>> Start
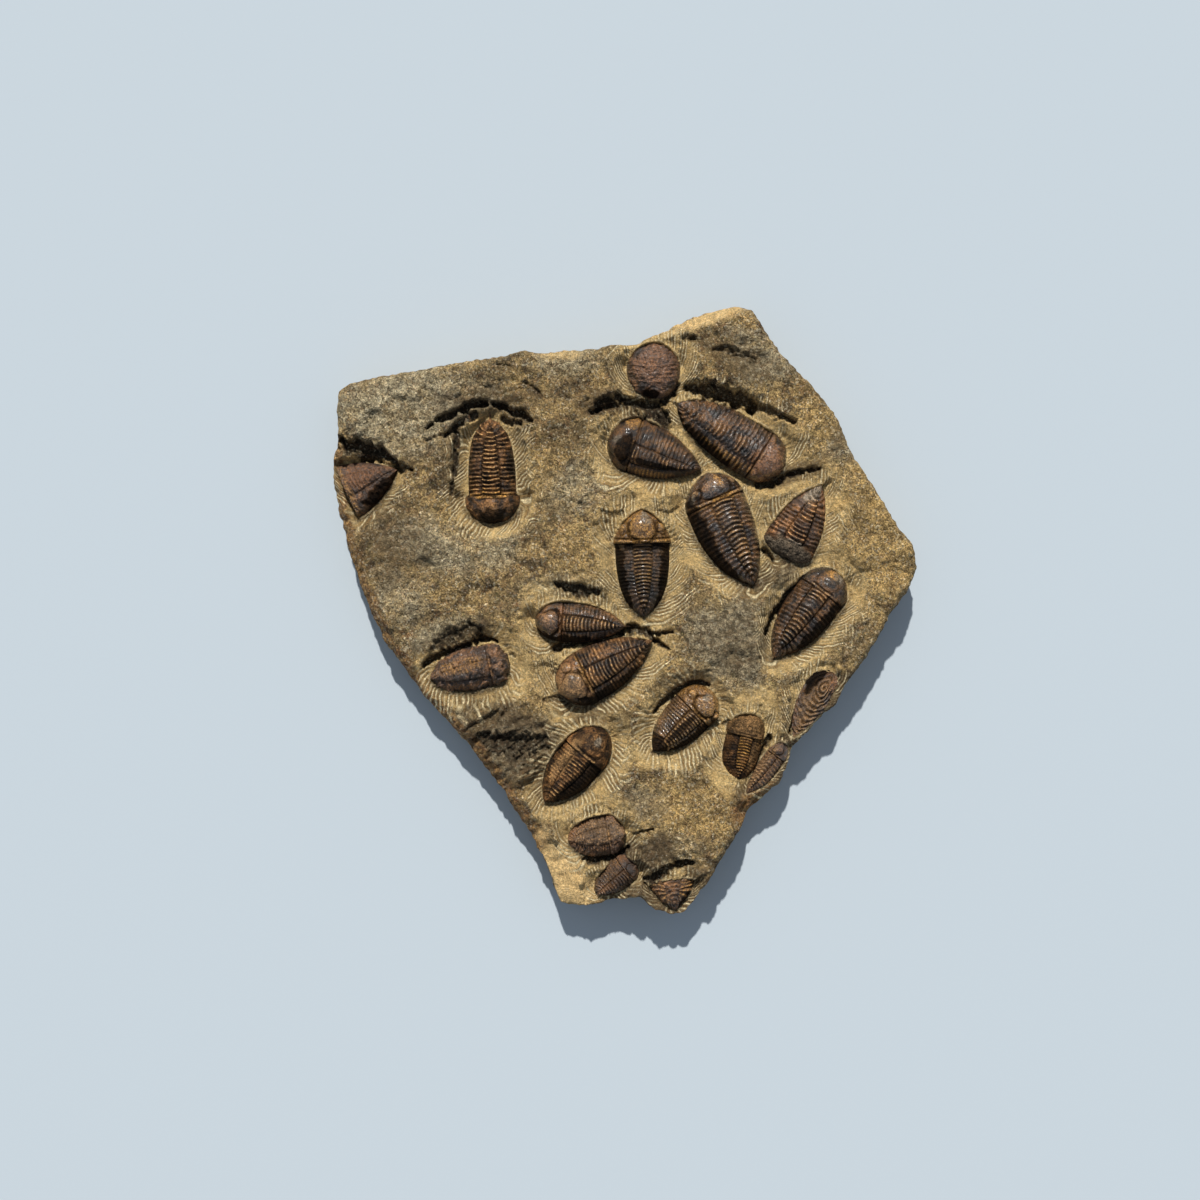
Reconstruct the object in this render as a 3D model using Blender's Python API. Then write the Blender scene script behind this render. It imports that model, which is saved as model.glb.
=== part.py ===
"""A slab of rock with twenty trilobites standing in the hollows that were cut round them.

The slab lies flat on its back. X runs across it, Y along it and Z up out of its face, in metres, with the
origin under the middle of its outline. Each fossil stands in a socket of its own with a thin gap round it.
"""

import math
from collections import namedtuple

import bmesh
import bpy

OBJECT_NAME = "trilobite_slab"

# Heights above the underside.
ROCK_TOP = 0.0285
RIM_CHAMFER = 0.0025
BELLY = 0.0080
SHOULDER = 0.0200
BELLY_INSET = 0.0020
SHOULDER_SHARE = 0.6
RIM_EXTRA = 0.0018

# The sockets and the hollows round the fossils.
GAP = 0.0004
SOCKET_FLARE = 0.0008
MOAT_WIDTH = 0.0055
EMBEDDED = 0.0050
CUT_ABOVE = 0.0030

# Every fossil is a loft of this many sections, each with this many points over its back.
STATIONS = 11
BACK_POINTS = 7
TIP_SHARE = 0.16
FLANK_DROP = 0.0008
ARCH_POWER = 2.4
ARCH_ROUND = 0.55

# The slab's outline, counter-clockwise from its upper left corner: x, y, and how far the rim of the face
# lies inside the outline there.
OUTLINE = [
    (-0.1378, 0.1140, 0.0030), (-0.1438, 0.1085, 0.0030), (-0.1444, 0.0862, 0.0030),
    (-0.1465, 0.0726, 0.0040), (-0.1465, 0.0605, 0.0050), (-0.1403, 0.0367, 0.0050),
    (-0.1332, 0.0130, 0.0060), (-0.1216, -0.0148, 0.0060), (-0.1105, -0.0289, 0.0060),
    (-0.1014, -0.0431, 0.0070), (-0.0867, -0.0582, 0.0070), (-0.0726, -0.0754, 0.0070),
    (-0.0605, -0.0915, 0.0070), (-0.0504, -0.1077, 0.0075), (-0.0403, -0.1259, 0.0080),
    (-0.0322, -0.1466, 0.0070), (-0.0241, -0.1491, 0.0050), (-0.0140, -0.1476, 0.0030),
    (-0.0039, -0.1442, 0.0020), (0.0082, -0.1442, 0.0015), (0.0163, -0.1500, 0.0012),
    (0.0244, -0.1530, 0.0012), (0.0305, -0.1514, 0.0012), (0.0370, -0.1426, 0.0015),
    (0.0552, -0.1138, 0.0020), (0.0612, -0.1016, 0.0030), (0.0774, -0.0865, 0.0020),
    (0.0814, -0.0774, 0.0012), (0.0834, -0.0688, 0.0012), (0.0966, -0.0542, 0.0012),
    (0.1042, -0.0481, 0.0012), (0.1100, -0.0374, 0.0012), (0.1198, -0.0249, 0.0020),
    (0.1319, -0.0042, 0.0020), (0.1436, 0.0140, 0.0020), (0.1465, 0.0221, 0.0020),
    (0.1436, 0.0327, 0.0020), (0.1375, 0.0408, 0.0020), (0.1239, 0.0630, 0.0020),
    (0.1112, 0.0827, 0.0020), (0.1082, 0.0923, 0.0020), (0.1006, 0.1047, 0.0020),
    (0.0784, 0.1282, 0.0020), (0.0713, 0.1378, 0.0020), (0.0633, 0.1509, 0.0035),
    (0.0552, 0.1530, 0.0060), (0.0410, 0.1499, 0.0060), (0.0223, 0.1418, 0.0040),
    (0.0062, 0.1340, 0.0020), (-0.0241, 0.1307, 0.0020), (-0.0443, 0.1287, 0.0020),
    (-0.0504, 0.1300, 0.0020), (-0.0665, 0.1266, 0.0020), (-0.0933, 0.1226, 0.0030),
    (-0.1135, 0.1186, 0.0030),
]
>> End
• [Given problem] From the first line above through the line that contains "RIM_EXTRA = 0.0018", quote each line exactly. Output nothing more.

• [Answer below]
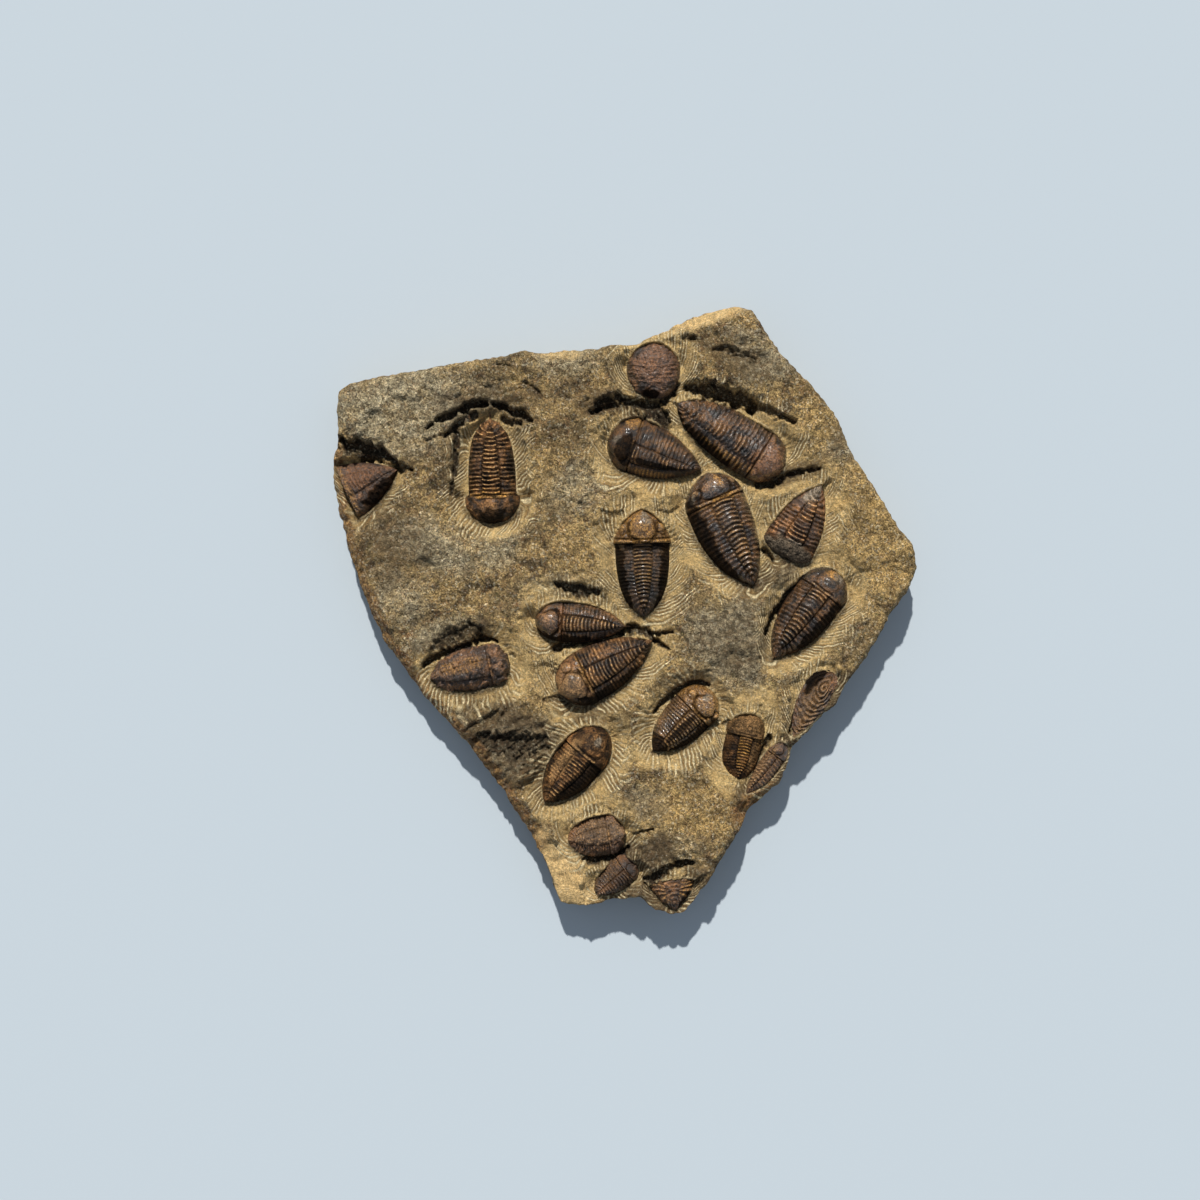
Reconstruct the object in this render as a 3D model using Blender's Python API. Then write the Blender scene script behind this render. It imports that model, which is saved as model.glb.
=== part.py ===
"""A slab of rock with twenty trilobites standing in the hollows that were cut round them.

The slab lies flat on its back. X runs across it, Y along it and Z up out of its face, in metres, with the
origin under the middle of its outline. Each fossil stands in a socket of its own with a thin gap round it.
"""

import math
from collections import namedtuple

import bmesh
import bpy

OBJECT_NAME = "trilobite_slab"

# Heights above the underside.
ROCK_TOP = 0.0285
RIM_CHAMFER = 0.0025
BELLY = 0.0080
SHOULDER = 0.0200
BELLY_INSET = 0.0020
SHOULDER_SHARE = 0.6
RIM_EXTRA = 0.0018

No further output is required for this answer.